Parliamo allora del gusto.
«Il Roccaverano è prodotto con la tecnica lattica, tramite una coagulazione che avviene con un’acidità molto alta, simile a quella dello yogurt. Anche in questo senso, è un unicum in Italia: non esistono altre Dop con questa tipologia di produzione. Ciò, e vengo alla sua domanda, si riflette sul gusto: in ogni Roccaverano ci sono altri mille formaggi, altri mille gusti».
Ce ne descriva qualcuno.
«Appena estratto dalle forme, è un formaggio solido con note molto acidule, floreali; poi, in breve tempo, evolve e già dopo due mesi lo si può trovare durissimo e piccantissimo, perfetto da grattugiare. In bocca si scioglie come una crema, lasciando un retrogusto che appaga a lungo. Così può essere facilmente associato ad altri tipi di alimenti, come salse, creme, mieli, e a moltissimi vini».
Insomma, le opportunità di valorizzazione sono molte?
«La versatilità del prodotto è effettivamente incredibile…».
Ma?
«Per valorizzarlo al meglio è fondamentale la formazione. Sia da parte di chi lo acquista che da chi lo distribuisce».
Formazione?
«Formazione alla consapevolezza. Essere cioè consapevoli del tanto di unico che è racchiuso nel Roccaverano».

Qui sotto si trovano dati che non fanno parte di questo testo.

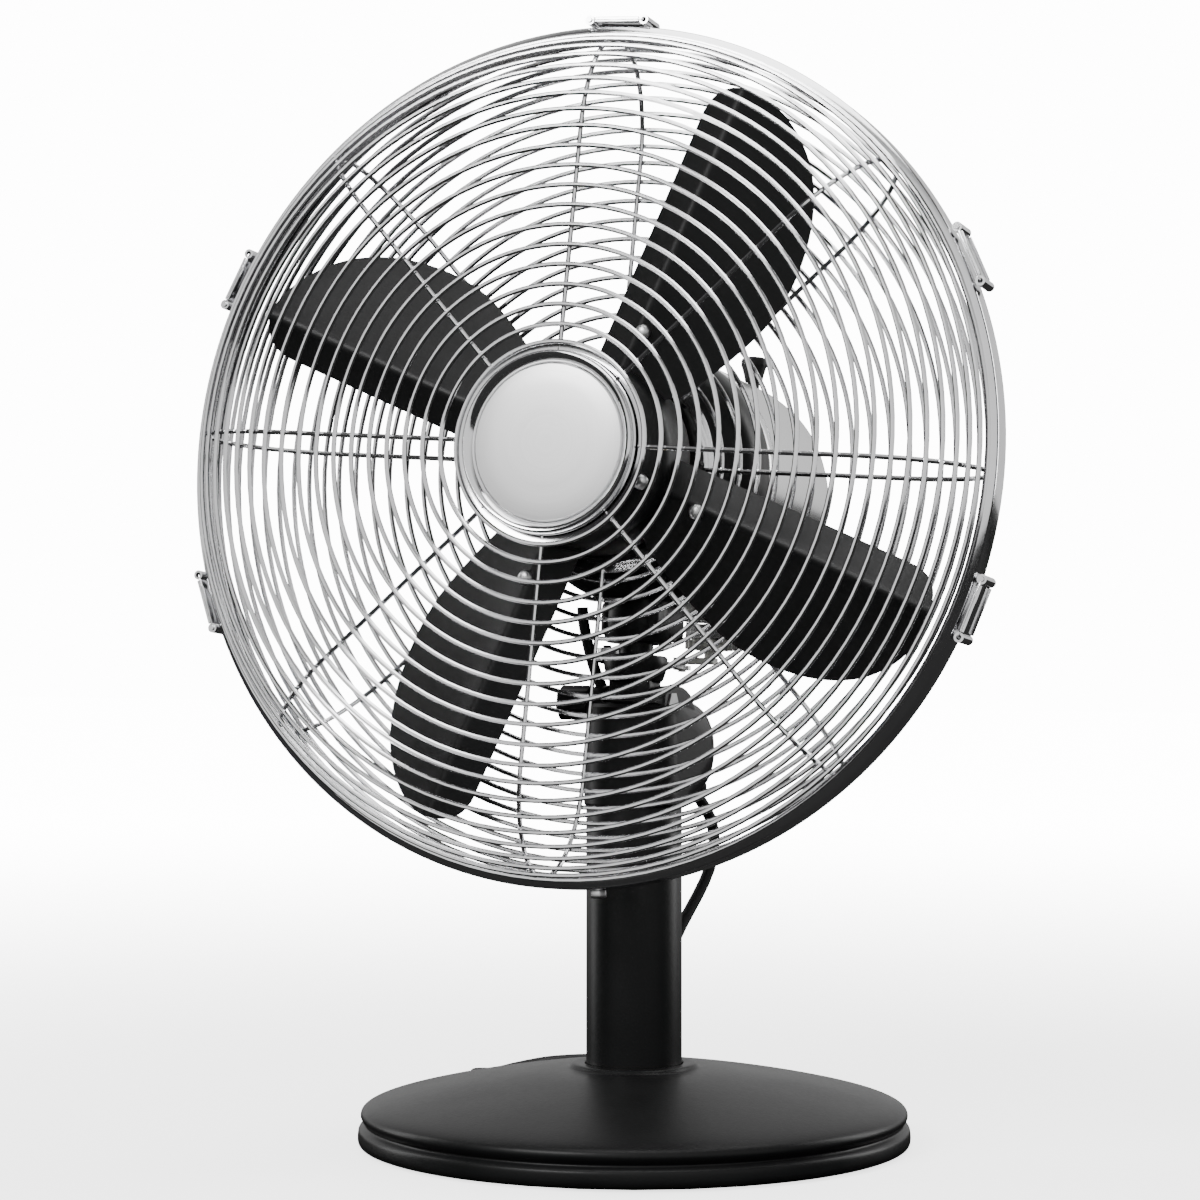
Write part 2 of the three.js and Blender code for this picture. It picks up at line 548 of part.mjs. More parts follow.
function buildLeads() {
  const lead = bar([vec(-24, 1, 253), vec(-26.5, 2, 241), vec(-23, 3, 228)], LEAD_R, 8, 8);
  stand('motor_lead', lead, RUBBER);
  const exit = BOX_LENGTH + POLE_R + GAP;
  const relief = alongY(tube(4.6, CORD_D / 2 + 3 * GAP, 0, 6, 16)).translate(0, exit, EXIT_H);
  stand('strain_relief', relief, RUBBER);
  // Sideways from the route, along it from the pole axis, and up.
  const at = (side, along, up) => ACROSS.clone().multiplyScalar(side).addScaledVector(ROUTE, along).setZ(up);
  const start = exit + 1;
  const hang = [at(30.5, 67, EXIT_H - 1.6), at(36, 78, 158.5), at(41.5, 88, 149), at(44, 93, 137), at(41.5, 91, 123),
    at(35, 84, 110), at(27, 75, 97), at(20, 66, 83), at(16, 59, 69), at(14, 57, 56), at(14, 62, 44.5)];
  const lie = [at(14.5, 71, 36.5), at(15, 85, 32.2), at(16, 100, 28.6), at(17.5, 113, 25.6), at(19, 123, 23.6),
    at(20.5, 131.5, 19.4), at(22, 138.5, 12.8), at(23.5, 145, 7.6), at(24.5, 151, 4.8)];
  const points = [vec(0, start, EXIT_H), vec(0, start + 5, EXIT_H - 0.4), ...hang, ...lie];
  stand('cord', bar(points, CORD_D / 2, 50, 8), RUBBER);
  const coil = tube(COIL_R + COIL_HALF, COIL_R - COIL_HALF, 0.3, 2 * CORD_D + 0.4, 32);
  const middle = at(COIL_AT[0], COIL_AT[1], 0);
  stand('cord_coil', coil.translate(middle.x, middle.y, 0), RUBBER);
  const shank = block(-7, 7, -17, 17, 0, 12);
  const pin = (side) => alongY(disc(2, 16, 36, 10)).translate(side * 9.5, 0, 6);
  const face = block(-13, 13, 12, 18, 0, 12);
  const turned = join(shank, face, pin(1), pin(-1)).rotateZ(Math.atan2(ACROSS.y, ACROSS.x) + Math.PI);
  const plugMiddle = at(PLUG_AT[0], PLUG_AT[1], 0);
  stand('plug', turned.translate(plugMiddle.x, plugMiddle.y, 0), RUBBER);
}

buildBase();
buildPole();
buildBox();
buildTilt();
buildNeck();
buildMotorShells();
buildDeck();
buildGears();
buildLink();
buildKnob();
buildRotor();
buildBlades();
buildCage();
buildClips();
buildLeads();

export default fan;
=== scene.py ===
"""A desk fan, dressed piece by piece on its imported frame.

Lengths in the classes are millimetres. Pieces of the head are made in the head's own frame, whose
origin is the middle of the cage hoop, with -Y along the blow axis, and are then put in place.
"""

import json
import logging
import math
from dataclasses import dataclass, field
from enum import Enum
from typing import Callable, Iterable, Sequence

import bmesh
import bpy
from mathutils import Matrix, Vector

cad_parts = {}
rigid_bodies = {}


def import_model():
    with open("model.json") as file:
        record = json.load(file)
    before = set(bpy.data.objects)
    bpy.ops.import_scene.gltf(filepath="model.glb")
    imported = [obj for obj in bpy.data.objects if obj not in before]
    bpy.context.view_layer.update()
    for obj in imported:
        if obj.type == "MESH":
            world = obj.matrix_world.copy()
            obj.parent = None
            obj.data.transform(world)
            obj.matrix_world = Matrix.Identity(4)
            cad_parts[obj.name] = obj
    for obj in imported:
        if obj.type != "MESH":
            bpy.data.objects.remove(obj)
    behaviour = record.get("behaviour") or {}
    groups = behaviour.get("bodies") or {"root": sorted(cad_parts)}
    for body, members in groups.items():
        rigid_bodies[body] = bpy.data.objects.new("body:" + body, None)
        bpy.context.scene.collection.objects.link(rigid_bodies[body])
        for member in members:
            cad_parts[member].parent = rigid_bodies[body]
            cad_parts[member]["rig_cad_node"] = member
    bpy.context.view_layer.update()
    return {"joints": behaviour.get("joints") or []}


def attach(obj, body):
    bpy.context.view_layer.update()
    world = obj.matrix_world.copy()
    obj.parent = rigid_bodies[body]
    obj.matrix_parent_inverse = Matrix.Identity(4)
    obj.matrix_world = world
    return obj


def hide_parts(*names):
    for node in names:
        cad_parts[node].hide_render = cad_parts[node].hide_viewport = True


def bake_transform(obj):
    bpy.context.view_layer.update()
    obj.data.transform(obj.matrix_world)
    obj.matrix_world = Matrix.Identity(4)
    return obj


LOG = logging.getLogger("desk_fan")
MM = 0.001
POLE_RADIUS = 22.8  # the housing's front is round with the pole
SETBACK = 74.0  # from the hoop's middle back to the swivel
Point = tuple[float, float]
Point3 = tuple[float, float, float]


class Axis(Enum):
    """The axis that a turned shape is spun about."""

    Z = "z"
    Y = "y"


class Body(Enum):
    """The moving bodies that pieces ride on."""

    STAND = "stand"
    NECK = "neck"
    HEAD = "head"
    ROTOR = "rotor"
    TILT_KNOB = "tilt_knob"
    SPEED_KNOB = "speed_knob"
    SWING_KNOB = "swing_knob"
    CLIP_1 = "clip_1"
    CLIP_2 = "clip_2"
    CLIP_3 = "clip_3"
    CLIP_4 = "clip_4"
    CLIP_5 = "clip_5"


# ---------------------------------------------------------------- shading


class Wire:
    """A shader socket on which Python's operators add Math nodes."""

    def __init__(self, shader: "Shader", socket: bpy.types.NodeSocket) -> None:
        """Wraps a socket.

        Args:
            shader: the shader that the socket's node belongs to.
            socket: the output socket.
        """
        self.shader = shader
        self.socket = socket

    def _maths(self, operation: str, first: "Wire | float", second: "Wire | float") -> "Wire":
        """Adds one Math node and returns its output."""
        node = self.shader.node("ShaderNodeMath", {"operation": operation}, {0: first, 1: second})
        return node["Value"]

    def __add__(self, other: "Wire | float") -> "Wire":
        """Sum."""
        return self._maths("ADD", self, other)

    def __radd__(self, other: float) -> "Wire":
        """Sum with a number on the left."""
        return self._maths("ADD", other, self)

    def __sub__(self, other: "Wire | float") -> "Wire":
        """Difference."""
        return self._maths("SUBTRACT", self, other)

    def __mul__(self, other: "Wire | float") -> "Wire":
        """Product."""
        return self._maths("MULTIPLY", self, other)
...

Come si crea questa consapevolezza?
«È proprio uno degli obiettivi del nostro Consorzio di Tutela e delle sedici aziende che ne fanno parte. E per questo ci impegniamo costantemente per far comprendere l’unicità del Roccaverano. Preserviamo e tuteliamo la sua storia, le sue caratteristiche – certificate peraltro nel disciplinare -, guardando però sempre avanti».
Cosa vedete all’orizzonte?
«Tanta cura, come sempre, per i nostri formaggi. Ma anche perfezionamenti, miglioramenti, anche perché in natura nulla è statico. Questo, però, senza mai allontanarci dalle tradizioni, dalle radici, dalla simbiosi con la natura».
Vede un bel futuro?
«Dovremo essere capaci a trasmettere una cultura e dei saperi che provengono da molto lontano, conciliandoli con i nostri tempi e l’innovazione, badando all’appeal generale del Roccaverano, così da coinvolgere pure le nuove generazioni. Vogliamo trovare giovani che possano raccogliere il testimone. È il nostro modo per essere vivi, come lo è il Roccaverano».